Cela vaut la peine de noter que la critique de Jean Paul Ii trouve un écho dans Caritas in Veritatæ de Benoit XVI, qui dénonce la réduction de la société à une fonction de forces de l’état et du marché : « Le modèle exclusivement binaire de marché-plus-état est corrosif de la société, tandis que les formes économiques basées sur la solidarité, trouvent leur place naturelle dans la société civile sans n’être réduites qu’à cela et construisent la société.
Cette connexion entre l’anthropologie matérialiste et la dissolution sociale transparait aussi dans le Laudato Si du pape François : « Nous ne devrons pas être étonnés de trouver, en conjonction avec le paradigme technocratique omniprésent et le culte illimité de la puissance humaine, l’émergence d’un relativisme qui voit tout comme hors de propos à moins que cela ne serve les intérêts propres et immédiats de la personne.
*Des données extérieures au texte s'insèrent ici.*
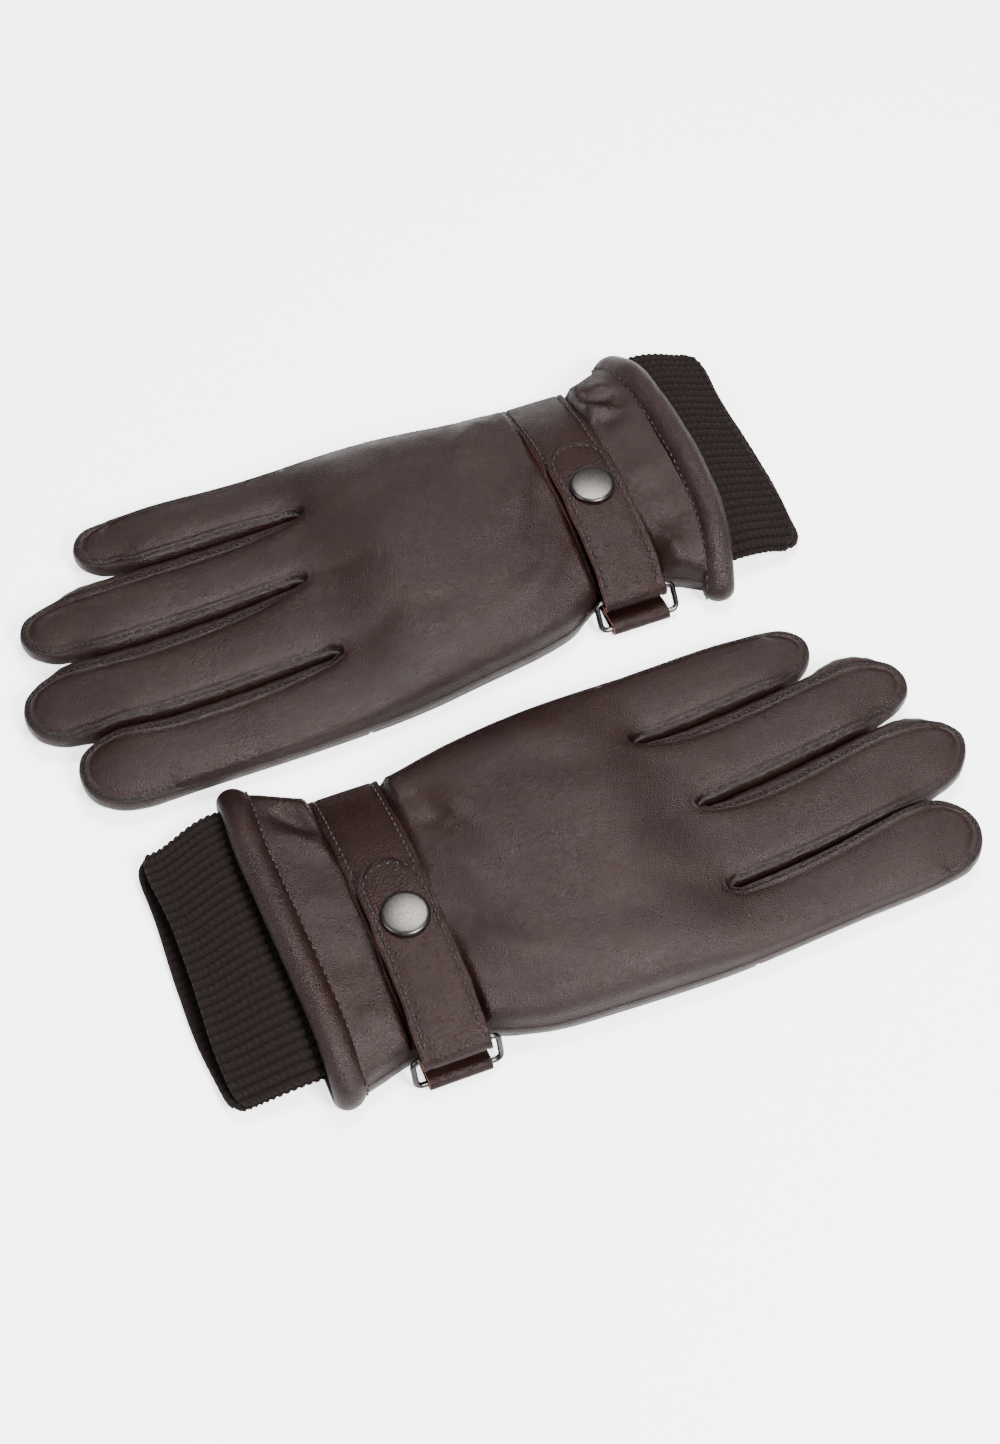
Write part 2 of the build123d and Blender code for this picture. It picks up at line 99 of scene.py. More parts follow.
def soft_light(name, place, size, power):
    """A square softbox aimed at the middle of the table."""
    data = bpy.data.lights.new(name, "AREA")
    data.shape = "SQUARE"
    data.size = size
    data.energy = power
    light = bpy.data.objects.new(name, data)
    light.location = place
    light.rotation_mode = "QUATERNION"
    light.rotation_quaternion = (-Vector(place)).to_track_quat("-Z", "Y")
    bpy.context.scene.collection.objects.link(light)


def make_studio():
    """Pale floor, pale surroundings and three softboxes."""
    world = bpy.data.worlds.new("studio")
    world.use_nodes = True
    background = world.node_tree.nodes["Background"]
    background.inputs["Color"].default_value = (1.0, 1.0, 1.0, 1.0)
    background.inputs["Strength"].default_value = WORLD_LIGHT
    bpy.context.scene.world = world
    for light in LIGHTS:
        soft_light(*light)
    corners = [(x * FLOOR_HALF, y * FLOOR_HALF, 0) for x, y in ((-1, -1), (1, -1), (1, 1), (-1, 1))]
    floor = mesh_object("floor", corners, [(0, 1, 2, 3)], scale=1.0)
    material, shader = new_material("table")
    shader.inputs["Base Color"].default_value = PALE
    shader.inputs["Emission Color"].default_value = PALE
    tree = material.node_tree
    glow = tree.nodes.new("ShaderNodeMath")
    glow.operation = "MULTIPLY"
    glow.inputs[1].default_value = FLOOR_GLOW
    tree.links.new(tree.nodes.new("ShaderNodeLightPath").outputs["Is Camera Ray"], glow.inputs[0])
    tree.links.new(glow.outputs["Value"], shader.inputs["Emission Strength"])
    shader.inputs["Roughness"].default_value = FLOOR_ROUGHNESS
    floor.data.materials.append(material)


# ---------------------------------------------------------------- meshes and materials


def mesh_object(name, points, faces, scale=MM, smooth=True):
    """A new object from points and faces."""
    mesh = bpy.data.meshes.new(name)
    mesh.from_pydata([tuple(float(c) * scale for c in p) for p in points], [], faces)
    mesh.update()
    if smooth:
        mesh.shade_smooth()
    made = bpy.data.objects.new(name, mesh)
    bpy.context.scene.collection.objects.link(made)
    return made


def new_material(name):
    """A node material, and its main shader."""
    material = bpy.data.materials.new(name)
    material.use_nodes = True
    return material, material.node_tree.nodes["Principled BSDF"]


def texture(material, kind, scale, detail=None):
    """A 3D texture in the object's own coordinates, with its scale in features per metre."""
    tree = material.node_tree
    node = tree.nodes.new(kind)
    node.inputs["Scale"].default_value = scale
    if detail is not None:
        node.inputs["Detail"].default_value = detail
    tree.links.new(tree.nodes.new("ShaderNodeTexCoord").outputs["Object"], node.inputs["Vector"])
    return node


def ramp(material, source, stops):
    """A colour ramp on a value."""
    tree = material.node_tree
    node = tree.nodes.new("ShaderNodeValToRGB")
    elements = node.color_ramp.elements
    while len(elements) < len(stops):
        elements.new(0.5)
    for element, (place, colour) in zip(elements, stops):
        element.position = place
        element.color = (*colour, 1.0) if len(colour) == 3 else (colour[0],) * 3 + (1.0,)
    tree.links.new(source, node.inputs["Fac"])
    return node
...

Quiconque s’intéresse aux débats aujourd’hui les plus fortement contestés – à propos de la viabilité du libéralisme (ou Libéralisme), du rôle du « capital woke », du retour de l’intérêt pour le socialisme, surtout parmi les jeunes, ou de la montée de l’Intégrisme, etc… – tirera profit d’une lecture attentive (ou d’une relecture) de Centesimus Annus. Ce texte a une qualité prophétique qui dure toujours.
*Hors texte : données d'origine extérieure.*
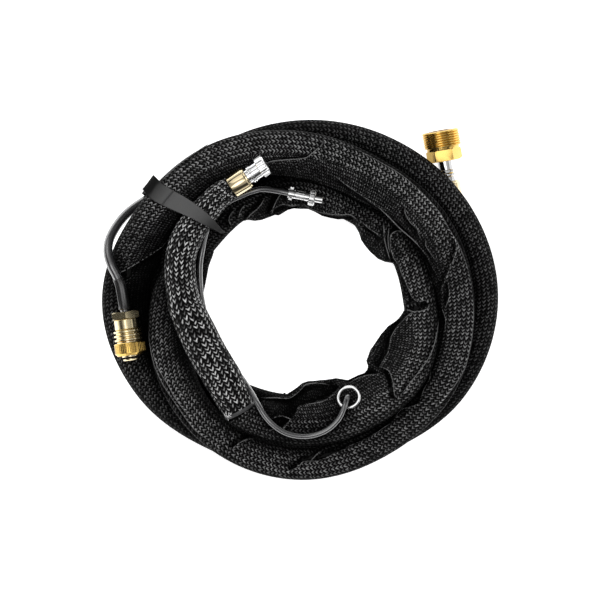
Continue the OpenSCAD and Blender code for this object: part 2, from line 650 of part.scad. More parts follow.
module machine_nipple() {
    tail = hose_insert + hose_gap;
    step = (ferrule_len - 1.6 - tail) / 3.4;
    head = union_start + union_wall + seat_gap;
    color("#cfcfd1")
    at_machine() rotate_extrude($fn = 72) polygon([
        [torch_bore_r, tail], [nipple_tail_r - barb, tail], [nipple_tail_r, tail + step],
        [nipple_tail_r - barb, tail + step], [nipple_tail_r, tail + 2 * step], [nipple_tail_r - barb, tail + 2 * step],
        [nipple_tail_r, tail + 3 * step], [nipple_tail_r, ferrule_len - 1.6], [m_sleeve_r - 1, ferrule_len - 1.6],
        [m_sleeve_r - 1, ferrule_len + seat_gap], [m_sleeve_r, ferrule_len + seat_gap],
        [m_sleeve_r, ferrule_len + 5], [bead_r, ferrule_len + 6.4], [bead_r, ferrule_len + 8.4],
        [m_sleeve_r, ferrule_len + 9.8], [m_sleeve_r, step_at], [m_neck_r, step_at + 0.4],
        [m_neck_r, head], [union_bore_r - 0.7, head], [union_bore_r - 0.7, head + m_head_len],
        [torch_bore_r, head + m_head_len]]);
}

module machine_seal() {
    start = union_start + union_wall + m_head_len + 2 * seat_gap;
    color("#121212")
    at_machine() rotate_extrude($fn = 64)
        translate([torch_bore_r + 1.5, start]) square([union_bore_r - torch_bore_r - 2.4, m_seal_t]);
}

module machine_union() {
    crest = 1.1;
    root = thread_r - 1.2;
    color("#cda24a")
    at_machine() difference() {
        union() {
            intersection() {
                translate([0, 0, union_start]) rotate(30)
                    cylinder(h = union_hex_len, r = union_hex_r, $fn = 6);
                rotate_extrude($fn = 72) polygon([
                    [0, union_start], [union_hex_r - 2.6, union_start], [union_hex_r, union_start + 1.6],
                    [union_hex_r, union_start + union_hex_len - 1.6], [union_hex_r - 2.6, union_start + union_hex_len],
                    [0, union_start + union_hex_len]]);
            }
            rotate_extrude($fn = 96) polygon(concat(
                [[0, union_start + union_hex_len - 1], [root - 1.4, union_start + union_hex_len - 1],
                 [root - 1.4, thread_start - 0.4], [root, thread_start]],
                [for (i = [0:thread_crests - 1]) each [
                    [thread_r, thread_start + i * thread_pitch + 0.4],
                    [thread_r, thread_start + i * thread_pitch + 0.4 + crest],
                    [root, thread_start + (i + 1) * thread_pitch - 0.4]]],
                [[root, union_end], [0, union_end]]));
        }
        translate([0, 0, union_start - 1]) cylinder(h = union_wall + 2, r = m_neck_r + run_gap, $fn = 72);
        translate([0, 0, union_start + union_wall]) cylinder(h = union_end, r = union_bore_r - 0.4, $fn = 72);
        translate([0, 0, union_bore_start]) cylinder(h = union_end, r = union_bore_r, $fn = 72);
    }
}

// ---- hook-and-loop tie, a closed band in the upright plane through the middle of the coil ----
tie_angle = 143.5;
tie_inside = tie_heights([
    [102, tie_t], [102, 56], [112, 74], [126, 89.3], [134, 93.8], [148, 93.8], [160, 85.3], [190, 80],
    [202, 80], [209, 73], [213, 62], [213, tie_t]]);
function tie_heights(p) = [for (q = p) [q.x * spread, q.y > tie_t ? q.y * lift : q.y]];
// corner points moved outward by t, the turns of the outline being clockwise
function outward(p, t) = [for (i = [0:len(p) - 1])
    let (a = unit(p[i] - pick_round(p, i - 1)), b = unit(pick_round(p, i + 1) - p[i]),
         n = unit([-a.y - b.y, a.x + b.x]), k = n * [-a.y, a.x]) p[i] + t / k * n];
function pick_round(p, i) = p[(i + len(p)) % len(p)];

module tie_strap() {
    color("#3a3a3c")
    rotate([90, 0, tie_angle]) translate([0, 0, -tie_w / 2]) linear_extrude(tie_w) difference() {
        polygon(outward(tie_inside, tie_t));
        polygon(tie_inside);
    }
}

module tie_strap_end() {
    seat = [for (i = [7:11]) tie_inside[i]];
    top = outward(seat, tie_t + 0.2);
    far = outward(seat, 2 * tie_t + 0.2);
    pts = concat([for (i = [1:3]) top[i]], [for (i = [3:-1:1]) far[i]]);
    color("#2c2c2e")
    rotate([90, 0, tie_angle]) translate([0, 0, -tie_w / 2]) linear_extrude(tie_w) polygon(pts);
}

woven_cover();
power_hose();
gas_hose();
control_cable_inner();
machine_end_plug();
torch_hose_braid();
torch_end_band();
torch_ferrule();
torch_nipple();
torch_seal();
torch_coupling_nut();
eyelet();
control_cable();
plug_body();
plug_saddle();
plug_saddle_screws();
plug_barrel();
plug_insert();
plug_contacts();
plug_snap_ring();
plug_coupling_ring();
gas_lead();
gas_heat_shrink();
gas_back_nut();
gas_split_collar();
gas_coupling_body();
gas_knurled_ring();
gas_snap_ring();
gas_nose_seal();
machine_hose();
machine_ferrule();
machine_nipple();
machine_seal();
machine_union();
tie_strap();
tie_strap_end();
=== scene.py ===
import math
import bmesh
import bpy
import numpy as np
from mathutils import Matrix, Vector, noise


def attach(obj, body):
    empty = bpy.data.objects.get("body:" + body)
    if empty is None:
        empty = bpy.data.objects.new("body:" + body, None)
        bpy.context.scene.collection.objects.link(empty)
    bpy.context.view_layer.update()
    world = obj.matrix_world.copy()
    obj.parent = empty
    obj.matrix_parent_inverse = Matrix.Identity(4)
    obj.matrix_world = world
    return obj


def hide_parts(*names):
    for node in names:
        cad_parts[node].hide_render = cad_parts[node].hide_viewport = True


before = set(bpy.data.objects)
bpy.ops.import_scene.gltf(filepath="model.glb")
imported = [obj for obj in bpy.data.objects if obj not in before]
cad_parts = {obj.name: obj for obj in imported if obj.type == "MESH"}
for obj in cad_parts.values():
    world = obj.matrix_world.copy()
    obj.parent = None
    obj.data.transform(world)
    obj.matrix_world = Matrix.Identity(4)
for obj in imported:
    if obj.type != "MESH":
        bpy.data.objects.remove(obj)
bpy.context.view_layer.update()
mm = 0.001
rootBody = "hose_pack"


def newObject(name, data):
    thing = bpy.data.objects.new(name, data)
    bpy.context.scene.collection.objects.link(thing)
    return thing


# camera straight above the coil
cameraSettings = {"height": 1.6, "width": 0.66}


def addCamera():
    data = bpy.data.cameras.new("viewCamera")
    data.type = "ORTHO"
    data.ortho_scale = cameraSettings["width"]
    camera = newObject("viewCamera", data)
    camera.location = (0, 0, cameraSettings["height"])
    bpy.context.scene.camera = camera


addCamera()
print("camera placed")


def pick(values, i):
    return values[max(0, min(len(values) - 1, i))]


def ease(p0, p1, p2, p3, f):
    bend = 2 * p0 - 5 * p1 + 4 * p2 - p3 + f * (3 * (p1 - p2) + p3 - p0)
    return p1 + 0.5 * f * (p2 - p0 + f * bend)


def along(values, x):
    i = math.floor(x)
    return ease(pick(values, i - 1), pick(values, i), pick(values, i + 1), pick(values, i + 2), x - i)


def lookup(table, x):
    # straight-line reading of a table of (position, value) pairs
    if x <= table[0][0]:
        return table[0][1]
    for (x0, y0), (x1, y1) in zip(table, table[1:]):
        if x <= x1:
            return y0 + (y1 - y0) * (x - x0) / (x1 - x0)
    return table[-1][1]


def smoothStep(x):
    x = max(0.0, min(1.0, x))
    return x * x * (3 - 2 * x)


def heading(azimuth, rise=0):
    a, e = math.radians(azimuth), math.radians(rise)
    return Vector((math.cos(a) * math.cos(e), math.sin(a) * math.cos(e), math.sin(e)))


def smoothRoute(points, step):
    # even run of points on a curve through the given ones, in millimetres
    pts = [Vector(p) for p in points]
    fine = []
    for i in range(len(pts) - 1):
        p0, p1, p2, p3 = pts[max(0, i - 1)], pts[i], pts[i + 1], pts[min(len(pts) - 1, i + 2)]
        n = max(2, int((p2 - p1).length / 0.8))
        t1 = max(1e-3, (p1 - p0).length) ** 0.5
        t2 = t1 + (p2 - p1).length ** 0.5
        t3 = t2 + max(1e-3, (p3 - p2).length) ** 0.5
        for k in range(n):
            t = t1 + (t2 - t1) * k / n
            a1 = p0.lerp(p1, t / t1)
            a2 = p1.lerp(p2, (t - t1) / (t2 - t1))
            a3 = p2.lerp(p3, (t - t2) / (t3 - t2))
            b1 = a1.lerp(a2, t / t2)
            b2 = a2.lerp(a3, (t - t1) / (t3 - t1))
            fine.append(b1.lerp(b2, (t - t1) / (t2 - t1)))
    fine.append(pts[-1])
    gone = walkedTo(fine)
    count = max(2, round(gone[-1] / step))
    out, j = [fine[0]], 0
    for k in range(1, count):
        want = gone[-1] * k / count
        while gone[j + 1] < want:
            j += 1
        out.append(fine[j].lerp(fine[j + 1], (want - gone[j]) / (fine[j + 1] - fine[j]).length))
    out.append(fine[-1])
    return out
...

Une chose que Centesimus Annus ne fait pas, c’est de fournir des solutions toutes faites aux problèmes de maintenant. Le travail de construction d’une société digne du nom de « libre » est une tâche morale , mais pas une tâche abstraite :
L’Église n’a pas de modèles à présenter ; les modèles qui sont réels et vraiment efficaces ne peuvent que surgir à l’intérieur de la structure des différentes situations historiques, à travers les efforts de tous ceux qui font face avec responsabilité aux problèmes concrets dans tous leurs aspects sociaux, économiques, politiques et culturels, tandis qu’ils agissent les uns sur les autres.
Dans ce travail, l’Eglise offre des conseils sûrs. Centesimus annus, il y a trente ans, demeure un guide inestimable.